Frequently Asked Questions About AI for Real Estate Agents

Are real estate agents being replaced by AI?

No, real estate agents are not being replaced by AI. Buying and selling property remains a relationship-driven process that requires trust, negotiation skills, and local market expertise. AI supports agents by automating routine tasks and surfacing insights, allowing them to spend more time advising clients and managing complex transactions.

How are real estate agents using AI?

Real estate agents use AI to prioritize outreach, analyze client data, and streamline marketing and administrative work. Common use cases include identifying clients who may be ready to transact, generating follow-up recommendations, enhancing listing content, and supporting pricing analysis. AI helps agents work more efficiently without replacing human judgment.

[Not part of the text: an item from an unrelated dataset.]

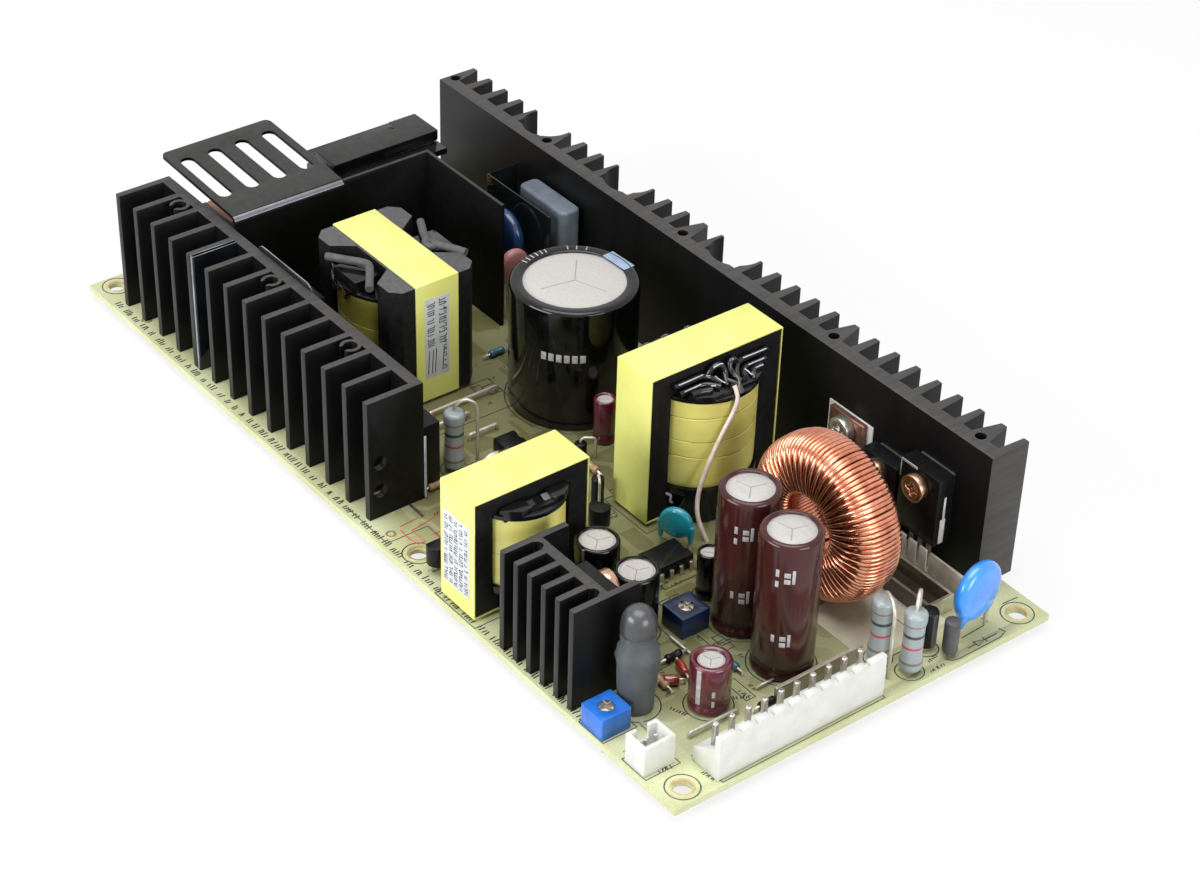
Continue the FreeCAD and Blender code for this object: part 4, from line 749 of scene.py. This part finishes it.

What are the disadvantages of AI in real estate?

The main disadvantages of AI in real estate are not a lack of data, but how that data is used. Most agents already have access to the same information — the challenge is knowing which questions to ask and when to ask them.

AI systems are only as effective as the prompts they are given, which can put the burden on the user to extract meaningful insights at the right moment. Without thoughtful oversight, automation can also feel impersonal, reinforcing why human judgment and relationship management remain essential.